Our 26th president and Club founder, Theodore Roosevelt, traveled from the White House on November 14, 1902, to Mississippi to settle a border dispute between Mississippi and neighboring Louisiana. Knowing Roosevelt was an avid sportsman, his host arranged a black bear hunt for the president during his visit.

"The Mississippi swamps were a notoriously tough piece of country to get around in, let alone hunt a black bear," explained James L. Cummins, vice president of the Boone and Crockett Club and resident of Mississippi. "Over a concern for the president's safety his hosts insisted that Roosevelt stay in camp until a bear had been brought to bay by the houndsmen. This did not sit well with Roosevelt."

The houndsmen were able to capture a bear, get a rope around it and secure it to a tree, and then sent for the president. Upon arrival, much to the shock of everyone on hand, Roosevelt refused to shoot the defenseless bear.

"The need for a new fair and ethical approach to hunting was discussed at the very first meeting when Roosevelt formed the Boone and Crockett Club in 1887," Cummins continued. "Back then, no such standard existed nor was hunting governed by any science, laws or concern for wildlife's future like we have today. Commercial market hunting was also rampant at the time. There was no room for any kind of ethics when the objective was not the hunt, but how much game one could take with the least effort."
Having been omitted from the chase itself was unsettling to Roosevelt, who believed an animal should only been taken when earned honestly, because a hunt was much more than just killing. By not acquiescing to the common practice of the day the press corps, who was traveling with the president, now had something more interesting to write about than a border dispute.

When news of Roosevelt's decision hit the newspapers, a shopkeeper in New York asked his wife to sew a stuffed kid's toy that looked like a bear. He then sent a letter to the president asking his permission to call his invention, "Teddy's Bear." Clifford Berryman, a political cartoonist also grabbed the opportunity and penned a drawing of Roosevelt, with the caption, "Drawing the Line in Mississippi," referring to both the border dispute and the president defining what wasn't hunting.

Cummins said, "We do not know the exact reason why Roosevelt gave permission to use his name for the Teddy Bear but we do know that he and other Club members were looking for a way to nationalize the concept of fair chase to get more sportsmen of the day on board with an ethical and sporting approach to hunting - an approach that would exhibit restraint and work with, instead of against, the wildlife recovery and conservation efforts the Club was proposing. We also know that the Club was looking for a catalyst that would help separate sportsmen who hunted for the right reasons from those who killed for commercial profits."

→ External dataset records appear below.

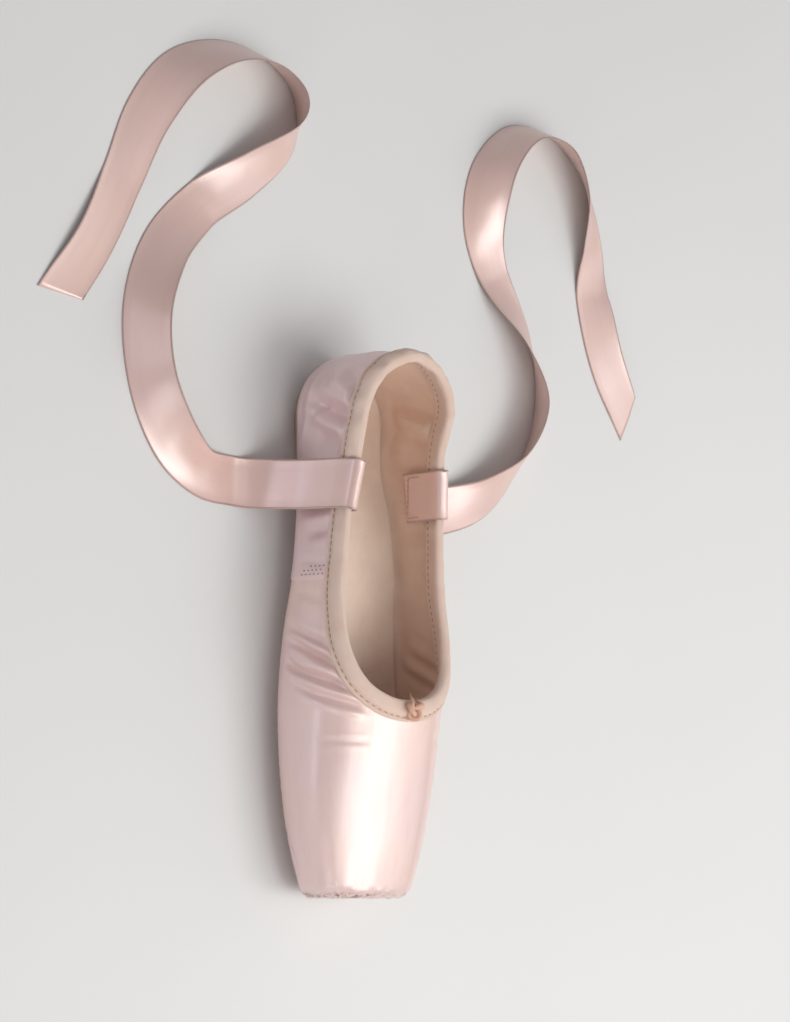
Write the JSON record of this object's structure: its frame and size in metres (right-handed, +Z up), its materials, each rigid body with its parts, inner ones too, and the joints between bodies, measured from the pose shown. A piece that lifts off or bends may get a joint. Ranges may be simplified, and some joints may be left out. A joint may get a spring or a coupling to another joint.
{
  "type": "pointe shoe",
  "caption": "Straight-lasted pointe shoe with a hollow stiffened upper, flat toe platform, leather outsole, bound topline and two loose satin ribbons.",
  "frame": {"origin": "on the floor, below the middle of the shoe's length and width", "axes": "+X to the toe, +Y to the wearer's left, +Z up"},
  "size_m": [0.3742, 0.3866, 0.0569],
  "materials": {
    "satin_upper": "soft sheen pink satin",
    "cotton_binding": "matte peach cotton tape",
    "drawstring_cotton": "matte cotton cord",
    "outsole_leather": "undyed split leather",
    "insole_canvas": "cream canvas",
    "satin_ribbon": "glossy pink satin ribbon"
  },
  "bodies": {
    "root": {"upper": "satin_upper", "outsole": "outsole_leather", "insole": "insole_canvas", "binding": "cotton_binding", "drawstring_knot": "drawstring_cotton", "ribbon_medial": "satin_ribbon", "ribbon_lateral": "satin_ribbon"}
  },
  "joints": []
}
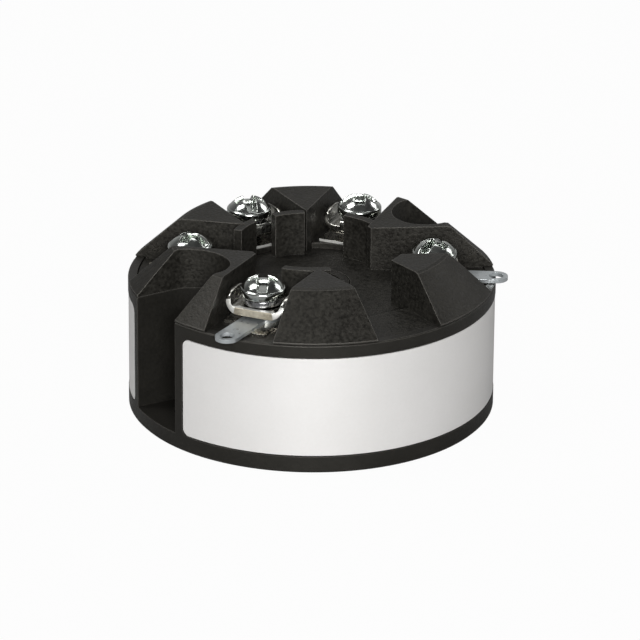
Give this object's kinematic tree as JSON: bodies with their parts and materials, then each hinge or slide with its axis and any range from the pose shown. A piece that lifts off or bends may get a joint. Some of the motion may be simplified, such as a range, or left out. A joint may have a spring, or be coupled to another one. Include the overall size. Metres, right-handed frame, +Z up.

Fair chase would become the code of hunters, and defined what it meant to be a sportsman; one who hunted for personal reasons and carried with them a sporting approach.

"Even though the Teddy Bear is now famous around the world, to responsible sportsmen around the world fair chase is what we have to hold onto that in no small measure is the reason why we can freely hunt today," Cummins concluded. "Our society rightfully expects an ethical approach to everything, including hunting."